Charlie Jane Anders
Tor ($26.99)
by Chris Barsanti
As far as unfair comparisons go, a blurb like “this generation’s Le Guin” on a dustjacket is pretty high up there. That doesn’t mean that a gloriously rich voice such as Charlie Jane Anders, author of 2017’s prizewinning All the Birds in the Sky, does not deserve some strong accolades. But while Anders has as grand an imagination and skill for world-building as Le Guin, the comparison establishes the wrong kind of expectations, in the same way that any director should be allowed to file a lawsuit against those who would call them “this generation’s Spielberg.”
Anders’ latest, The City in the Middle of the Night, is precisely the kind of novel that benefits from being called speculative fiction rather than science fiction, which can still seem pejorative to some readers. So far, “speculative fiction” seems not to scare off genre-unfriendly readers, meaning Anders may attract the kind of broad readership she deserves with this bristling and vivid book.
The planet of January is a splendidly imagined world of terror and beauty. Humanity seems to have ended up there out of apocalyptic necessity many centuries hence in this millennium, following the launch of a desperate last-minute Earth-escaping ark. The ride over was a rough one:
By the time the great city-states of Earth were building the Mothership to escape a ruined planet, Zagreb was in steep decline from its worldwide supremacy back at the start of the Brilliant Age. . . . the Zagreb contingent made sure to bring everything from musical instruments to cooking spices to beautiful handcrafted furniture to great works of literature—everything you’d need to re-create true civilization.
But after the radiation leaks, the explosive decompression, the Hydroponic Garden Massacre, and all the tiny wars, the Zagreb stock ended up ruined. They arrived with nothing.
With all the residual tensions left over from that bloody birthing, what’s left of humanity on January is not doing well by the time the novel opens. The planet is no paradise but an alien place in the truest sense of the word, divided between blasting sunlight and freezing dark, with two radically different cities—one chaos and the other control—barely hanging on in the day-night border region.
The city of control is called Xiosphant. Protected from the sun by massive shutters and fed by fantastical Ferris Wheel-like rotating crop contraptions termed farmwheels, it’s characterized by baroquely layered linguistic conventions, mind-numbing conformity, and a rigidly authoritarian bent that regulates every second of its citizens’ lives. Like most dictatorial regimes, total control is sold as means of survival; in a world so inhospitable to humanity, nothing can be left to chance. So the population sets their lives by a dizzyingly complex set of time conventions (“4 Wander before Blue” is one that Anders throws out without bothering to explain) and fears change.

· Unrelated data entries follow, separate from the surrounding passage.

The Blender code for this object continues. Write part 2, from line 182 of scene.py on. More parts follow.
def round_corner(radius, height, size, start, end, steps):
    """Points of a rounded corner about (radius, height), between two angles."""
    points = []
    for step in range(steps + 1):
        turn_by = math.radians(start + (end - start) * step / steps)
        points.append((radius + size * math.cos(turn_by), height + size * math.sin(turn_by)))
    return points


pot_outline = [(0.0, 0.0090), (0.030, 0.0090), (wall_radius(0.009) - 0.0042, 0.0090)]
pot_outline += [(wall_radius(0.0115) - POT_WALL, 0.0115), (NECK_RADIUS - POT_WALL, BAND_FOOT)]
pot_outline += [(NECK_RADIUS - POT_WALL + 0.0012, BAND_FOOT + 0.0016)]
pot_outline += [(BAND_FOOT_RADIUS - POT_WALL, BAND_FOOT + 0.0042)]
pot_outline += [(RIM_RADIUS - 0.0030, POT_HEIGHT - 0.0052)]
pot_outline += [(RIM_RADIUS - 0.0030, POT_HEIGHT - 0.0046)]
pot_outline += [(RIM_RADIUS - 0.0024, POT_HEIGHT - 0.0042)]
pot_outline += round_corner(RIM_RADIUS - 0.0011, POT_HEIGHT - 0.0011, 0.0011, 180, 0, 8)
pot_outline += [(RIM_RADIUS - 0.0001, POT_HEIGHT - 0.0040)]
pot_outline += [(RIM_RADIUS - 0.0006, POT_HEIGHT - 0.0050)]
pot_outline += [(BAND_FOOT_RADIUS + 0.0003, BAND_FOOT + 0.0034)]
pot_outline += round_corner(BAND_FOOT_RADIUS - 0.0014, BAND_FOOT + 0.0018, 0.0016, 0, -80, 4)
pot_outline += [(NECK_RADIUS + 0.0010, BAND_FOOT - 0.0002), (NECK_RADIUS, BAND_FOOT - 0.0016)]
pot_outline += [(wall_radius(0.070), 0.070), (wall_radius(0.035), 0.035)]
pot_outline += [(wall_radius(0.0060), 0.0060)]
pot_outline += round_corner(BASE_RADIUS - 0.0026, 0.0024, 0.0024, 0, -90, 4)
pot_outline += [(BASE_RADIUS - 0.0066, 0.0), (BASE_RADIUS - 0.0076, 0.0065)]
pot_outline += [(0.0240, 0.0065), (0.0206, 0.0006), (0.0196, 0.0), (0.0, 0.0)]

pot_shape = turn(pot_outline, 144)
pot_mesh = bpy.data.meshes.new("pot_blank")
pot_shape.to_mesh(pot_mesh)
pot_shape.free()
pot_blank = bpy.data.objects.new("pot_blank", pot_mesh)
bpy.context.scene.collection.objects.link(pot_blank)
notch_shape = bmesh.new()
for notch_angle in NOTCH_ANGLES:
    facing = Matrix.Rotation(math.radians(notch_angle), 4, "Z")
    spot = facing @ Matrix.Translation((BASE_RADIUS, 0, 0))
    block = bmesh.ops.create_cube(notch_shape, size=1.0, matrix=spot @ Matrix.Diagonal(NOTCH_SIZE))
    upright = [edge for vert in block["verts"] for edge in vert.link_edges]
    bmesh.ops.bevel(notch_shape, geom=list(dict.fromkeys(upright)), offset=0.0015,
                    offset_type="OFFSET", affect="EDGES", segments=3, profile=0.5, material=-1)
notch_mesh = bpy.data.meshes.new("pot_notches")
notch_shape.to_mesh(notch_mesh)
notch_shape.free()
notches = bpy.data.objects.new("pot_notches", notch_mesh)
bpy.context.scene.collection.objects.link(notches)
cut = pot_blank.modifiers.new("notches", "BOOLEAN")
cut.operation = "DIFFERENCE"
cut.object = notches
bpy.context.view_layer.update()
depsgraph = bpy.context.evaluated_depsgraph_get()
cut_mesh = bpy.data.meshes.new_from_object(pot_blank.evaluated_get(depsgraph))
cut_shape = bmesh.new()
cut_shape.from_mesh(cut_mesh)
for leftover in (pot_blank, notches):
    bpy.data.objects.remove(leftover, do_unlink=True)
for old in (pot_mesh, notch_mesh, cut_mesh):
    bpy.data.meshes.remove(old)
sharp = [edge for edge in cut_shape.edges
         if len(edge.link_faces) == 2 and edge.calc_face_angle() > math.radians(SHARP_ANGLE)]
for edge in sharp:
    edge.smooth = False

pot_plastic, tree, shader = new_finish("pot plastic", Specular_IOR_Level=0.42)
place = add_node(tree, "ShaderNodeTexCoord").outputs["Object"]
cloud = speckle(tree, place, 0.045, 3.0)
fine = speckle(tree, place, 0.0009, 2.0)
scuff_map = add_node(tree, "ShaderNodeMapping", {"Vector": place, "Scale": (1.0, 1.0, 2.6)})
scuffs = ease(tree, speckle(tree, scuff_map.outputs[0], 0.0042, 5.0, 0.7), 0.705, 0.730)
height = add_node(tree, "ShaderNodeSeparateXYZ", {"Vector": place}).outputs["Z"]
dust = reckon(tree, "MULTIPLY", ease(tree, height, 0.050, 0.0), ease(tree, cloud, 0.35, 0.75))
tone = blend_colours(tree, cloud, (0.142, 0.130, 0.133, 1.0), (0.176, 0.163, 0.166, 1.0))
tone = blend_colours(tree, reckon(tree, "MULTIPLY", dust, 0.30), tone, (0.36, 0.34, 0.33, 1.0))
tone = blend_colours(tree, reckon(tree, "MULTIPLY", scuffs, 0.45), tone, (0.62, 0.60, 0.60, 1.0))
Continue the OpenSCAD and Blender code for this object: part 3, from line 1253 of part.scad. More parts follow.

Anders’s reluctant hero is Sophie, a college girl from the (literal) dark side of town who is infatuated with her rich, beautiful roommate Bianca, who appears to share her revolutionary views. After taking the fall for Bianca’s petty thievery and being exiled from Xiosphant for her troubles, Sophie returns to town as something of a ghost, without a place in a densely ordered society and looking for a purpose.
That’s where Mouth, another vagabond who falls in love too quickly and leaps before she looks, comes into the story. Part of a smuggler band with the phenomenal name the Resourceful Couriers, Mouth has her own infatuation—with her smuggler partner Alyssa (they pair off for survival in the horrors of the deathlands between Xiosphant and its sister city Argelo) and some foolhardy plans that will end up with Bianca and Sophie on the run. Laced into the love-amidst-danger plot is Sophie’s run-in with some of January’s original inhabitants, frightening-seeming creatures who are derisively termed “crocodiles” by the humans, but who may hold the key to everyone’s survival on a planet that seems to be getting more uninhabitable by the day.
The plotting and dialogue of The City in the Middle of the Night are somewhat haphazard, though the chaos has its own momentum—such as when the action shifts to the nightclubs and souks of the gangster-run Argelo, a place that feels like Mogadishu and the Mos Eisley spaceport crossed with Prohibition-era Chicago, or pirate battles on the Sea of Murder, whose name requires no further explanation. Anders even dashes the action with some blackly comic absurdity, including the scene in which two combatants in a knife fight have to use one hand each to hold up a metal plate to shield them from a deadly acid rain. She has a deep, impassioned attachment to her characters, writing of their desires and fears with a fierce urgency (“I would burn everything to fine ash, both cities, the world, to keep you with me”).
As a onetime editor of the website io9, Anders knows her way around the science fiction genre and then some. It is possible that imbibing so much in the field left her with a surfeit of ideas, which seem to spill out of her novel’s pages. Elements of The Dispossessed and The Left Hand of Darkness seem to flutter through this work, which also shares a lot with China Mieville’s linguistic obsessions and even Sherri Teppers’s nose for the power structures on far-off planets. But Anders remains a fiery original, a perilously rare thing in today’s remake and remix culture. For that, she must be celebrated all on her own.